I saw this video earlier, from a guy on another squad … it kind of hit me pretty hard. I never intended to write a blog like this but … I feel like I need to process what I heard as I watched this spoken word video.

 

I close my eyes. I flashback to college. I flashback to the days where I didn’t know my worth. I flashback to situations I put myself in. I flashback to seeking the approval of guys. I flashback to constantly trying to fix myself to make myself worthy of someone’s love. But the love never came. I was never good enough. I could never make myself into society’s idea of perfection. I yearned for acceptance, and I took acceptance and approval from anywhere. I accepted the fake substitutes and the childish games of immature boys who were definitely not equally yoked with me.

 

Those boys, they really did a number on how I viewed myself. For how little I mattered to them, they sure did hurt me. They sure did find ways to make me feel like I should be someone I wasn’t. They sure did find ways to lead me off the path that God was laying for me. They sure did find ways to leave me on the doorstep used as nothing more than a doormat for their egos. I know it’s harsh. I don’t harbor unforgiveness, I do harbor a realization of who they were not. I do harbor a realization of the ways they played a role in building my brick exterior. I do harbor a realization of the ways they make me connect even the littlest things to the ways they hurt me in the past. That’s not fair. I didn’t even know I still had these ties to that part of my past, but here in Malaysia, God has shown me that I have been fighting to prove that I am no longer a doormat.

 

Why do I feel I have to prove anything? Why do they still have so much control over my thoughts and the way I live life in this community that is The World Race? Why can’t I get past frustration to see that all these men I serve with are truly men of God who are so worthy. I know it in my head … these are some seriously awesome men we have on Y Squad, but in my heart I feel liike the bricks and barbed wire are keeping me from loving my brothers in Christ the way I should. I shouldn’t feel like I am constantly in a fight to be enough … not because of anything they did or did not do, but because in these situations where I feel like screaming, “I AM NOT A DOORMAT!” I feel like I don’t see these men as the men of God they truly are. I see glimpses of my past. I see past hurts, open wounds, and unhealed scars.

 

When did almost every conversation become the most awkward tension filled situation on my part? When did I become so critical? When did I become that girl with no confidence from my past who sought out approval to feel loved and to prove her worth; but then in the wake of yet another failed attempt at being enough, I became closed off and independent. Seeking nothing more than the fact that I didn’t need a guy in my life … and yet still knowing that deep down God was going to be preparing me for marriage someday. How could I be independent and be married one day? Why do I have to be that cliche Proverbs 31 woman who has to serve those who would just hurt me?

 

Well, that didn’t come out like I planned, but the moral of the story is … I can’t keep living my life flashing back to someone who isn’t me anymore.
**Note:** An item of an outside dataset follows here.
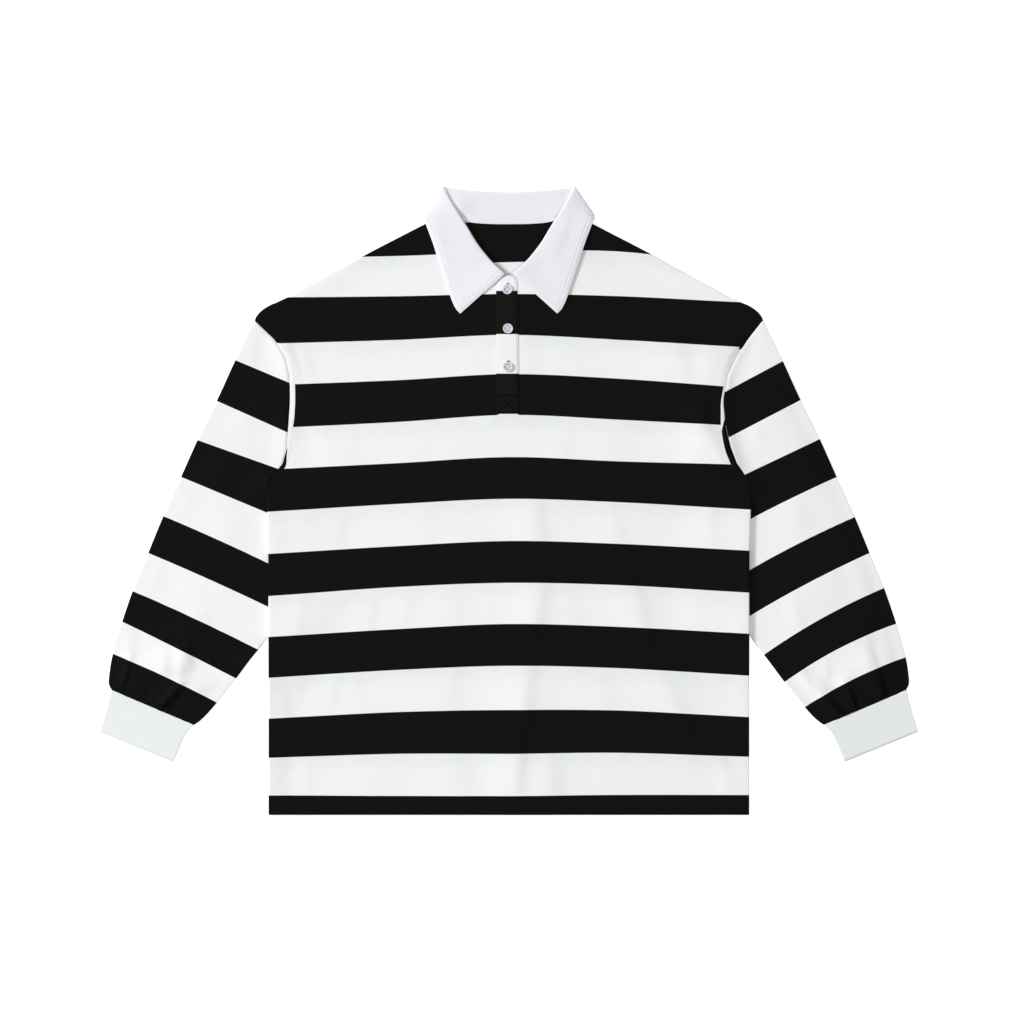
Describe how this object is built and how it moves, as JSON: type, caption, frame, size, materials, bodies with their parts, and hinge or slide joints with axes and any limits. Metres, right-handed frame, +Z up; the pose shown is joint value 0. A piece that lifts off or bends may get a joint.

I can’t live in my guarded world when life gets rough. I can’t expect every guy to be the immature boys of my past. And I can’t honor my brothers in Christ on this squad until I release these hurts and frustrations and disappointments. I desire perfection, but people aren’t perfect … I won’t go through life without being hurt, but I can be a little less hurt when I lower my standards for perfection and heighten my standards for seriously Godly men.